Growing up in a family, in a culture, that expects me to be a certain way — when it is the complete opposite of who I am: an obedient and dutiful daughter, wife, niece — is exhausting and debilitating. I am tired of waiting on someone to save me and wishing for everything to be different, so maybe that’s why I’m always changing my mind and getting bored and wanting something new, because this is the part of my life I have control over. This is the part of my life I can make my own, even when I feel lost and like I’ve fallen too far behind to catch up, and yes, maybe I am 3 years behind my peers, but two weeks ago, I made a decision to say yes to something that will be rewarding, challenging, mentally taxing, but ultimately, be the start of something.
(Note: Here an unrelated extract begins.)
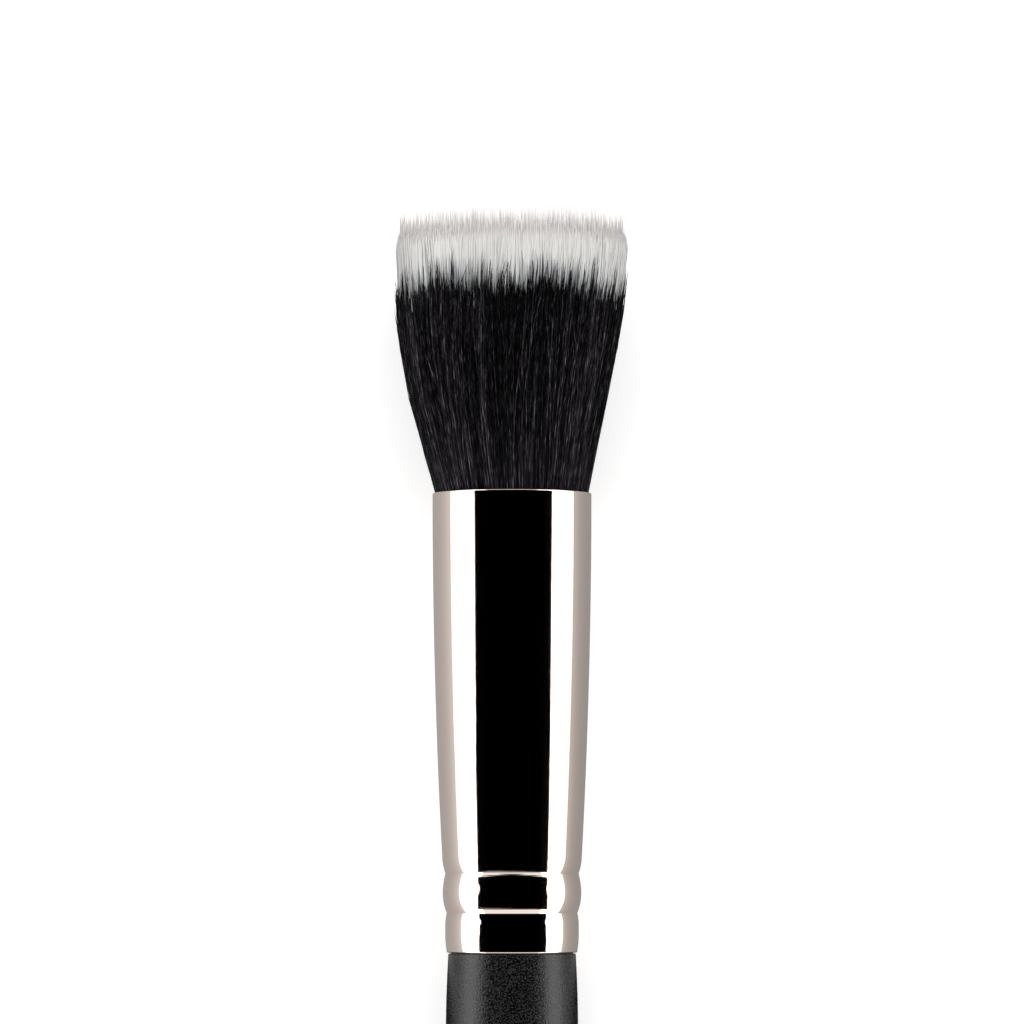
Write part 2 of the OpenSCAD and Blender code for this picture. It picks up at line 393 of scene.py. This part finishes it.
def hair_mould(rings):
    """One hair: a three-sided rod one unit tall, its top ring drawn to a point.

    Returns its points, its faces and, for each corner of a face, how far round and how far along
    the hair it is.
    """
    bpy.ops.object.select_all(action="DESELECT")
    bpy.ops.mesh.primitive_cylinder_add(vertices=3, radius=1, depth=1, location=(0, 0, 0.5))
    rod = bpy.context.object
    bpy.ops.object.transform_apply(location=True)
    bpy.ops.object.mode_set(mode="EDIT")
    for ring in range(1, rings):
        bpy.ops.mesh.select_all(action="SELECT")
        bpy.ops.mesh.bisect(plane_co=(0, 0, ring / rings), plane_no=(0, 0, 1))
    cage = bmesh.from_edit_mesh(rod.data)
    for point in cage.verts:
        point.select = point.co.z > 1 - 0.5 / rings
    cage.select_flush(True)
    bpy.ops.mesh.merge(type="CENTER")
    bpy.ops.object.mode_set(mode="OBJECT")
    points = np.array([point.co for point in rod.data.vertices])
    faces = [list(face.vertices) for face in rod.data.polygons]
    corners = []
    for face in rod.data.polygons:
        middle = math.atan2(face.center.y, face.center.x)
        flat = abs(face.normal.z) > 0.9
        for i in face.vertices:
            x, y, z = rod.data.vertices[i].co
            side = 0
            if math.hypot(x, y) > 0.01:
                side = math.remainder(math.atan2(y, x) - middle, 2 * math.pi)
            turn = 0.5 + (middle + side) / (2 * math.pi)
            corners.append((turn, 0.02 * (y > 0) if flat else z))
    bpy.data.objects.remove(rod)
    return points, faces, np.array(corners)


def bundle(name, rings, paths, thickness, tone, outwards, smooth):
    """Copies of one hair, each bent along its own path, as one mesh with its tones in a map.

    Each rod turns one of its three sides outwards.
    """
    points, faces, corners = hair_mould(rings)
    ring_of = np.round(points[:, 2] * rings).astype(int)
    count = len(paths)
    half = thickness[:, None] / 2
    spin = (outwards - np.pi / 6)[:, None]
    cos, sin = np.cos(spin), np.sin(spin)
    across = (points[:, 0] * cos - points[:, 1] * sin) * half
    deep = (points[:, 0] * sin + points[:, 1] * cos) * half
    placed = paths[:, ring_of] + across[..., None] * RIGHT + deep[..., None] * DOWN
    placed[..., 2] = np.maximum(placed[..., 2], 0)

    lengths = np.array([len(face) for face in faces])
    corner_of = np.concatenate(faces)
    copies = np.arange(count)[:, None]
    starts = np.concatenate([[0], np.cumsum(lengths)[:-1]])
    mesh = bpy.data.meshes.new(name)
    mesh.vertices.add(count * len(points))
    mesh.vertices.foreach_set("co", placed.astype(np.float32).ravel())
    mesh.loops.add(count * len(corner_of))
    mesh.loops.foreach_set(
        "vertex_index", (copies * len(points) + corner_of).astype(np.int32).ravel())
    mesh.polygons.add(count * len(faces))
    mesh.polygons.foreach_set(
        "loop_start", (copies * len(corner_of) + starts).astype(np.int32).ravel())
    mesh.update(calc_edges=True)
    shelf = np.floor(np.clip(tone, 0, 0.999) * TONES)
    place = np.empty((count, len(corners), 2), np.float32)
    place[..., 0] = (shelf[:, None] + np.clip(corners[:, 0], 0, 1)) / TONES
    place[..., 1] = corners[:, 1]
    mesh.uv_layers.new(name=HAIR_MAP).data.foreach_set("uv", place.ravel())
    piece = bpy.data.objects.new(name, mesh)
    bpy.context.collection.objects.link(piece)
    select_only(piece)
    if smooth:
        bpy.ops.object.shade_smooth()
    else:
        bpy.ops.object.shade_flat()
    return piece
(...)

There will always be obstacles and maybe some things, or maybe everything, will shatter into pieces too small to put back together, but the point is: somewhere along the way, you will find yourself exactly where you’re meant to be. There will be magic and there will be choices you make that will shape the rest of your life, even if it doesn’t best please your family. Sometimes, you just have to choose what’s best for you, for your future, even if it isn’t following the same timeline as everyone else’s, even if it isn’t what your culture expects of you, even if your family tries to change your mind. Just know, your timeline doesn’t have to match anyone else’s — you can go at your own pace and at the end of the day, it will be just right. Life has a way of falling into place when you least expect it to.